Society

Russia puts combat veterans on urban patrol duty

Russia is deploying veterans of the so-called special military operation as street patrols. It is framed as a crime solution, but analysts say it's a warning to the public.

Russia's President Vladimir Putin meets with veterans of Russia's military action in Ukraine in Vladivostok on September 4, 2025. [Alexander Kazakov/POOL/AFP]
Russia's President Vladimir Putin meets with veterans of Russia's military action in Ukraine in Vladivostok on September 4, 2025. [Alexander Kazakov/POOL/AFP]

By Ekaterina Janashia |

Small groups of combat veterans, clad in camouflage and bearing military insignia, have begun patrolling the streets of major Russian cities.
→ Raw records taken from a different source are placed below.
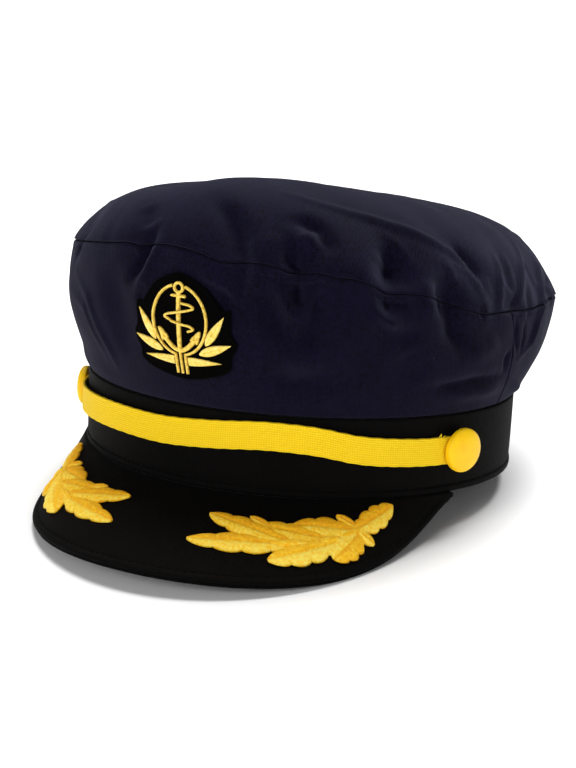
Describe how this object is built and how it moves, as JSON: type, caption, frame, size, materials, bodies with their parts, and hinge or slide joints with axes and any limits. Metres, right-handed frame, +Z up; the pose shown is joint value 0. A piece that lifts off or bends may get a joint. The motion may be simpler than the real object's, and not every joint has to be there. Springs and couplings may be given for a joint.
{
  "type": "captain hat",
  "caption": "Soft navy captain's hat with a stiff black band and peak, yellow chin strap, anchor badge and gold oak leaf sprays; open below for the head.",
  "frame": {"origin": "on the floor, in the middle of the hat's bounding box seen from above", "axes": "+Z up from the floor it rests on, -Y to the front where the peak is, +X to the wearer's left"},
  "size_m": [0.1988, 0.2612, 0.1301],
  "materials": {
    "navy_twill": "matt cotton twill",
    "black_rib": "matt ribbed cotton",
    "yellow_webbing": "woven rib with a soft sheen",
    "yellow_plastic": "satin plastic",
    "black_felt": "matt felt",
    "badge_thread": "satin thread",
    "spray_thread": "glossy embroidery thread"
  },
  "bodies": {
    "root": {"crown_top": "navy_twill", "crown_side_front": "navy_twill", "crown_side_back": "navy_twill", "band": "black_rib", "peak": "black_rib", "peak_facing": "black_rib", "strap": "yellow_webbing", "button_left": "yellow_plastic", "button_right": "yellow_plastic", "badge_patch": "black_felt", "badge_ring_left": "badge_thread", "badge_ring_right": "badge_thread", "badge_anchor": "badge_thread", "badge_rope": "badge_thread", "badge_leaf_left_1": "badge_thread", "badge_leaf_left_2": "badge_thread", "badge_leaf_left_3": "badge_thread", "badge_leaf_right_1": "badge_thread", "badge_leaf_right_2": "badge_thread", "badge_leaf_right_3": "badge_thread", "spray_left": "spray_thread", "spray_right": "spray_thread"}
  },
  "joints": []
}
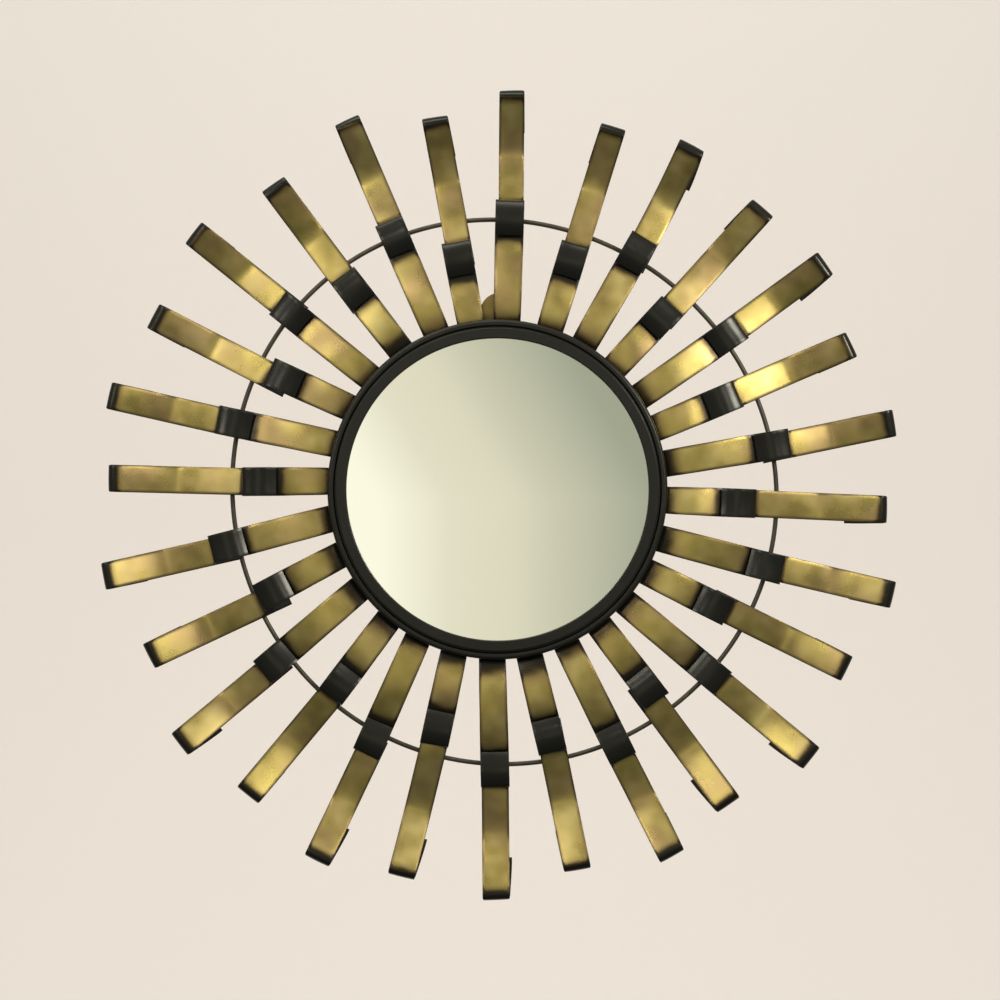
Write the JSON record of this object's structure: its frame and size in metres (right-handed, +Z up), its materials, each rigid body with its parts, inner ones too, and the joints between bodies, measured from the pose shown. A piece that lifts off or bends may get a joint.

The Kremlin has authorized the deployments, and some analysts say the move is less about public safety than about putting the war in everyone's line of sight.

The initiative integrates veterans of what the Kremlin calls the Special Military Operation (SVO) into civilian policing roles. It follows a series of government decrees and runs through the "Time of Heroes" program, a flagship initiative championed by President Vladimir Putin that fast-tracks veterans into administrative, educational and security positions.

Of more than 65,000 applicants to the federal program, only 168 had been admitted as of late 2025, however -- the overwhelming majority career soldiers or former officials, not the rank-and-file veterans the Kremlin's messaging suggests it serves.

A city running out of cops

Tomsk, a Siberian city of roughly 500,000, is the latest region to formalize the arrangement. Governor Vladimir Mazur announced the formation of a "volunteer squad" composed exclusively of SVO veterans during a meeting with Sergey Sechenov, an "SVO hero," and the Speaker of the Tomsk City Duma.

Russian veterans lay flowers to a monument to Soviet soldiers killed in action in Afghanistan during Soviet invasion of 1979-1989, marking the annual Combat Veterans Day at Poklonnaya Hill War Memorial Park in Moscow on July 1, 2024. [Alexander Nemenov/AFP]
Russian veterans lay flowers to a monument to Soviet soldiers killed in action in Afghanistan during Soviet invasion of 1979-1989, marking the annual Combat Veterans Day at Poklonnaya Hill War Memorial Park in Moscow on July 1, 2024. [Alexander Nemenov/AFP]

The context makes the decision hard to argue with on logistics alone. The regional Ministry of Internal Affairs (MVD) is operating at 70% capacity after more than 200 officers resigned in the past year. In Tomsk city itself -- where 64% of the region's crimes occur -- every third police position sits vacant.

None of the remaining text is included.